Avant, on n’avait pas peur des forêts sombres et des vieilles croyances, des cris de bêtes qui déchirent la nuit et des ombres incertaines qui rôdaient dans les champs. On se moquait bien des trolls cachés sous les ponts, des déesses vengeresses, des géants de nuages ou des diables des crevasses…
Alors on brûlait les arbres millénaires pour se chauffer au printemps et on empoisonnait la terre pour la forcer à vomir ses fruits. Et puis un jour, la Brume a tout emporté. Oh, pas la petite brumouille du matin ou la semi-brume des lendemains de pluie, non ! La brouillasse, la vraie. La purée de boue, la bouillie de charbon, noire et épaisse comme de l’encre en suspension. Celle qui engloutit tout pour recracher des monstres qui vous dévorent à leur tour. Celle dont personne ne revient… sauf la petite Tempérance, une ogresse attachante. Sauvée de justesse par Grisette la Semeuse, une sorcière aussi puissante que bourrue, la petite fille est élevée dans la tranquillité d’une sororité de vieilles femmes qui vivent dans les montagnes.

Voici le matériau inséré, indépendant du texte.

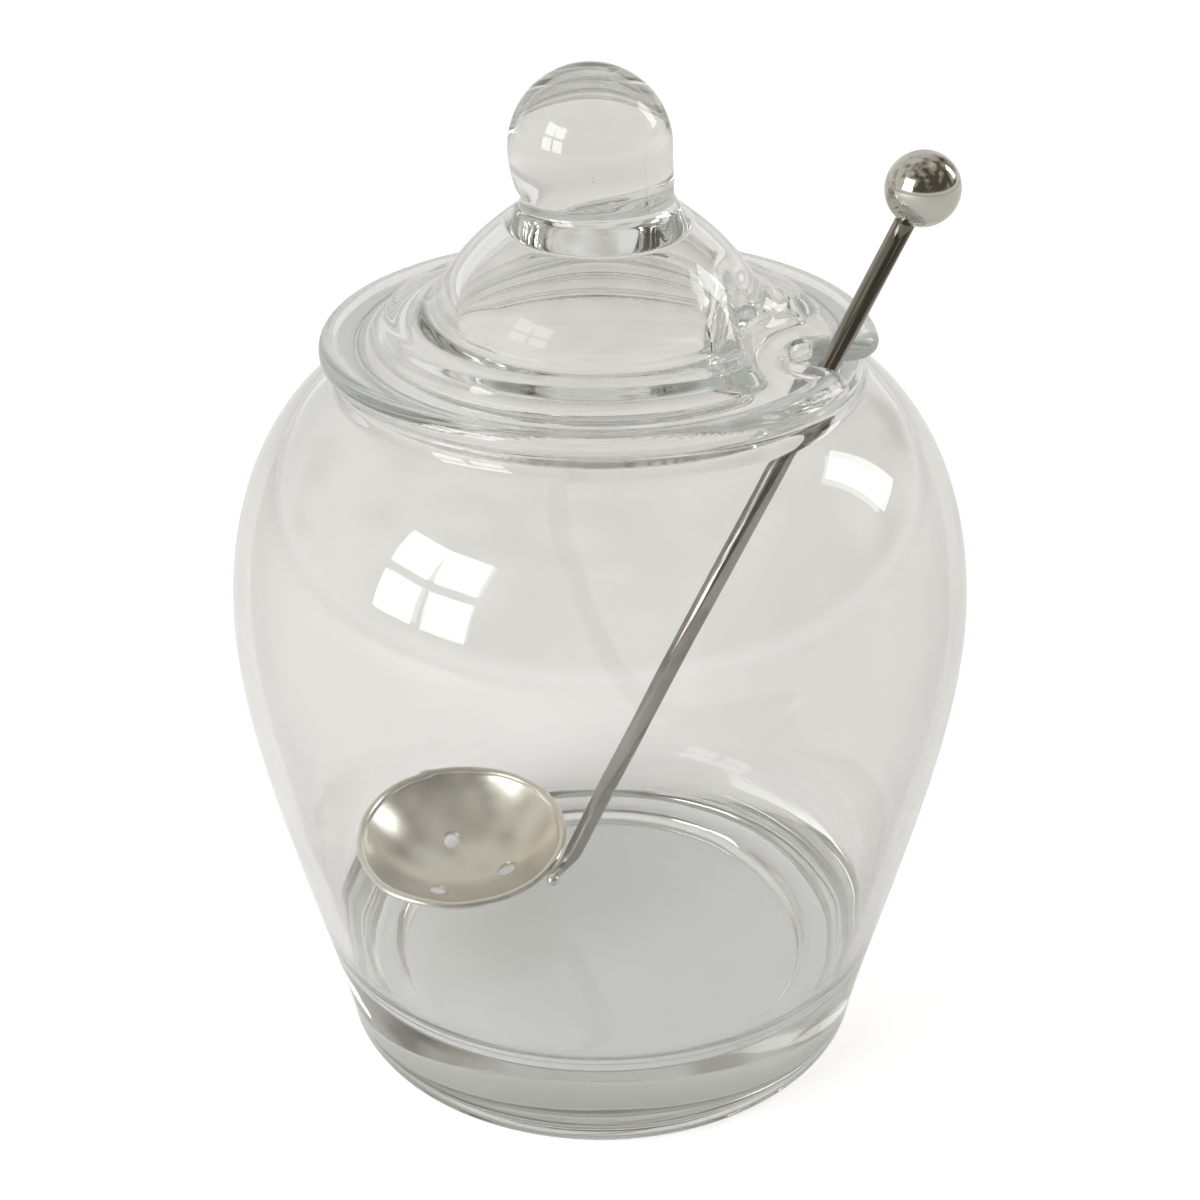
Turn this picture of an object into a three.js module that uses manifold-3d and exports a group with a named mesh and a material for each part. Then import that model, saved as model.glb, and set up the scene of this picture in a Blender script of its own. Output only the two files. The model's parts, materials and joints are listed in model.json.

Mais dix-huit ans plus tard, la Brume terrifiante finit par frapper durement la communauté, forçant un petit groupe de sorcières à quitter le village pour tenter de percer les mystères du fléau. Il est temps de sortir les grigris et de se rappeler des vieilles incantations et des leçons de kung-fu pour se lancer dans une grande aventure qui changera le destin de la jeune Tempérance à jamais. Un conte écologique moderne, drôle et sombre à la fois, empreint de métaphores servant de belles réflexions et jouant, non sans humour, avec les stéréotypes du monde foisonnant de la sorcellerie.
Sans avoir retenu son nom, je connaissais déjà le travail de Stéphane Fert dans les très belles BD Blanc autour (2021) et Peau de mille bêtes (2019). C’est à chaque fois un travail remarquable autant au niveau du scénario que des illustrations. D’ailleurs dans ce premier tome des aventures des habitantes du village des Brouches où vivent les sorcières, les paysages et les personnages sont sombres à cause de la brouillasse, sorte de grosse brume noire qui a le pouvoir de tuer et d’envahir les territoires. L’enjeu de ceux qui viennent du pays des Omis semble être de récupérer la petite ogresse qui a été sauvée 18 ans plus tôt. Nous en saurons certainement plus lors du prochain tome, car ici Stéphane Fert se contente de planter le décor et l’intrigue.
Tempérance est l’héroïne à suivre, mais elle est bien entourée par des « tantes » bienveillantes et ne connaît pas encore ses pouvoirs. Sa corpulence d’ogresse en fait une belle jeune fille très charpentée qui n’en est pas moins ravissante. C’est suffisamment rare dans les publications jeunesse actuelles pour le souligner. Le message de tolérance est un propos très bien illustré dans ce scénario foisonnant ainsi que celui de la défense de la nature. Les combats de l’auteur sont non consensuels et multiples (il combattait le racisme dans Blanc autour) et je suis persuadée maintenant de ne plus passer devant un de ses ouvrages sans le remarquer.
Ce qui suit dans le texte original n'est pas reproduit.